Caminaba el
hombre encorvado y mirando al suelo, como si además del cuerpo le hubiera
encogido el alma y buscara en la punta de sus deslustrados zapatos algún
resorte para huir hasta de sí mismo.
Un amigo lo
vio venir como quien avista a un esforzado porteador del Himalaya, doblado
hasta parecer una vieja y oxidada alcayata arrancada de la peor de las mugres;
nada pesa más que la humillación personal asumida.
Y a media
voz le confió sus penas. Además de deprimentes, lo peor era su resignada aceptación. Y hundido, se despidió
de él sin aguardar más respuesta que un desconcertado “lo entiendo” por su
parte.
Pero una
madrugada vio la luz y se levantó enhiesto de su abandono. Así, alzados el
cuerpo y el espíritu, con la vista larga tras haber doblado el cabo infernal de
sus miserias, desplegó velas hacia un futuro venturoso. Y navegó mares calmos,
increíble y gozosamente veloz, empopado de fuerza íntima cuando otros quedaban
atrás con potentes navíos bien aparejados. Una cálida brisa suave e imparable
le llevaba henchido de orgullo y en volandas hacia los ojos asombrados de sus
hijos y amigos, sonrientes al final de aquella dichosa travesía.
Sin embargo,
en la página siguiente del sueño, se vio
desde su nube de algodón, cuan alfombra mágica de los cuentos orientales que leía
de niño, solo, sin un duro, amargado y deseando no haber tomado nunca aquella
decisión. La que tanto envidiara en silencio de algún conocido, quien decidido
y suficiente hasta la prepotencia y el egoísmo más despreciables, tras hacerle
la vida imposible a su mujer con continuos desvaríos y amenazas de todo tipo,
había abandonado la casa familiar para conquistar ese mundo inalcanzable para
él de las comilonas con los amigos, las juergas de madrugada y el gozoso vivir
de gorrino suelto.
No todos
esos valientes eran así, se decía para perdonarse tan secreta aspiración; él
jamás hubiera dejado a los suyos en desamparo y ni mucho menos se habría atrevido
a maltratar de ninguna manera a quien más debía querer.
Y descartado
una vez más tomar los hábitos de la libertina orden de crápula, le despertó la
voz desabrida que lo avivaba a diario con aspereza. Se aseó presto sin hacer
ruido y, también todo lo discreto que pudo, sorbió nervioso un desmayado café
con leche en las tinieblas voluntarias de la cocina y con un tímido hasta luego
se apresuró hacia la calle.
El recuerdo
de otros desdichados que rumiaban su ruina económica y moral por la estéril
osadía derrochada al separarse o divorciarse, voluntaria o sibilinamente
propiciada por sus cruces maritales, a veces amancebadas con otro enseguida en
el hogar de su préstamo perpetuo; lo afirmaba en la permanencia indecisa en ese
purgatorio roedor a la espera indefinida de una gloria inaccesible por las circunstancias;
entre otras por unas leyes que debían protegerle.
Cuando
hablaban de violencia de género y escuchaba su variedad, le confundía adivinar en
cuál catalogar la suya; padecida o culpable, que tampoco distinguía ya.
Lo más
sereno que había escuchado en años de su propia, entre reproches malsonantes,
fue que quién iba a quererlo a él, con lo feo, amorfo, loco, desaliñado y don
nadie que era. También lo tenía asumido.
Y esos días
salía de casa sin un portazo para no alarmar a sus hijos, quienes a veces lo miraban entre aturdidos e
inquisidores; ‘víctimo’ añadido a tantos desamparados por los nefandos políticos
legisladores, quienes en lugar de aplicarse inmisericordes con los maltratadores
indiciarios o consumados, o maltratadoras, criminales reales o ‘criminalas’

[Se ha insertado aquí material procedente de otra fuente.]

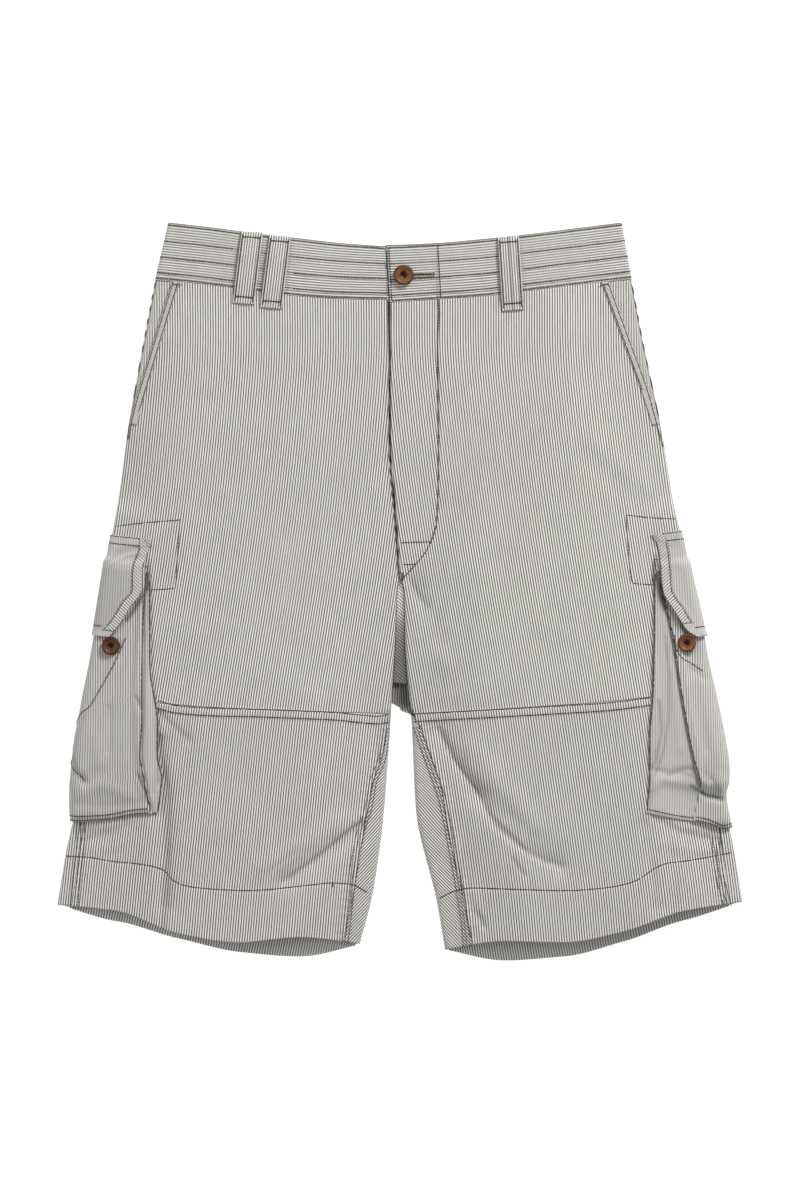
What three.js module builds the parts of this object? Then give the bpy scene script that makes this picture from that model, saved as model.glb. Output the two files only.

sibilinas, que de todo hay; se ceban en el cobarde anonimato de la violencia de
género para todos, que no para todas.
La injusta
Ley presupone criminalidad en la condición masculina, hasta el punto de tener
que demostrar su inocencia en caso de conflicto; contradicción flagrante con la
constitucional presunción de inocencia. A la denunciante o ‘denuncianta’, según
algunas lengüicidas defensoras de tan grosera discriminación, le basta normalmente
con hacerlo eximiéndole de la carga de la prueba; otro principio fundamental en
Derecho.
La Justicia tan
al revés como desnaturalizada nuestra Lengua.